Here, in this behind the scenes image, you can see the entire set up. We have a few things going on in this complex set-up which are broken down below.

Main Light head – Elinchrom Ranger AS Speed with S Head

The main light is powered by this head. It is 1,100 watt seconds and is portable so I can take it on location, use huge modifiers, and overpower the sun at any time of the day.

Main Light Modifier – Phototek Softlighter two 60 inch indirect umbrella

This modifier is amazing (and cheap) because it is indirect. The light points into the modifier, then bounces back which makes it softer since it comes back very evenly. Then, it has a diffusion panel to further spread the light and keep it soft. Then, to further soften the light (ultra soft!), I pointed the flash in front of the subjects (actually aiming it at the wall to my left – see the behind the scenes photo) so that they only catch the very edge of the light. This is called feathering. When you just catch the edge of the light, it gets more contrasty and ultra soft AND if done correctly, it will evenly light all three subjects even though they are all extremely close to the light source.

Kicker Lights – Elinchrom Style RX 600 Monolight

This light is set high and 45 degrees to the subjects back to mimic what real light would do as the sun begins to set.

Kicker Light Modifier – Elinchrom 7 inch Reflector with 25 degree grids

This is a reflector and grid that helps direct the light into one specific area so the light does not hit my camera and does not spread all over the place. I also placed a 1/2 CTO gel over the light to warm up the tones to further mimic late day sun.

The BACKGROUND light is a flash with a 27 inch silver beauty dish attached to it. That light is powered to 1 stop under the main light just to create separation between my subjects and the background so I can easily cut them out in Photoshop later on. It is not critical that the light look great or be of great quality, it just matters that it cuts them out. It does matter the direction of the light, because in Photoshop, I blend the seamless background with the sky image I took to make them look more organic.
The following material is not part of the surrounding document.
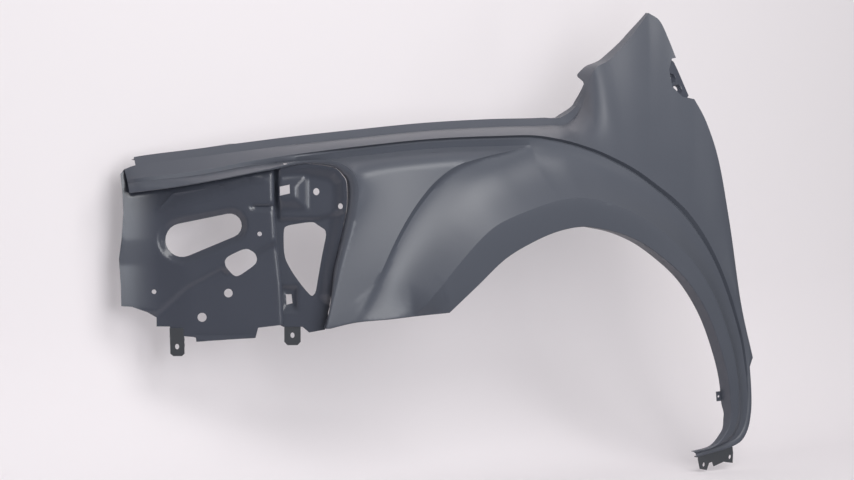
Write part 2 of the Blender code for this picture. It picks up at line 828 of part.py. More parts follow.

There is ALSO a black seamless set up to camera left which is there to create negative fill (or reduce light bouncing off the wall and hitting the shadow side of their faces). I wanted extra contrast and if the light from the flashes bounced off the walls, then it would have filled in the shadow side. The black seamless soaked up the light and created the nice dark side of the face to camera left that I wanted.

This background was shot from my balcony. I waited until there was a night that had a rich warm sunset and photographed this image so I could use it in the final composite for the studio shots I took.

Final Image

Specs and settings:

Main light – f/11

Kicker Lights – f/8

Background Light – f/5.6 – f/8 (depending on the color of the seamless)

Camera – 5d Mark 3

Lens – Canon 85L 1.2

Composite created in Photoshop CS5

Color Adjustments in Adobe Lightroom 4


The hard things to show on a blog are some of the tweaks we did when shooting in real time and the way that I cut them out and put them into the background. I added some flair texture to make it look more real and as many of you know, I have shot lots of images that look very similar to the above (from a sky and contrast perspective) and this looks like it might have been shot on-location.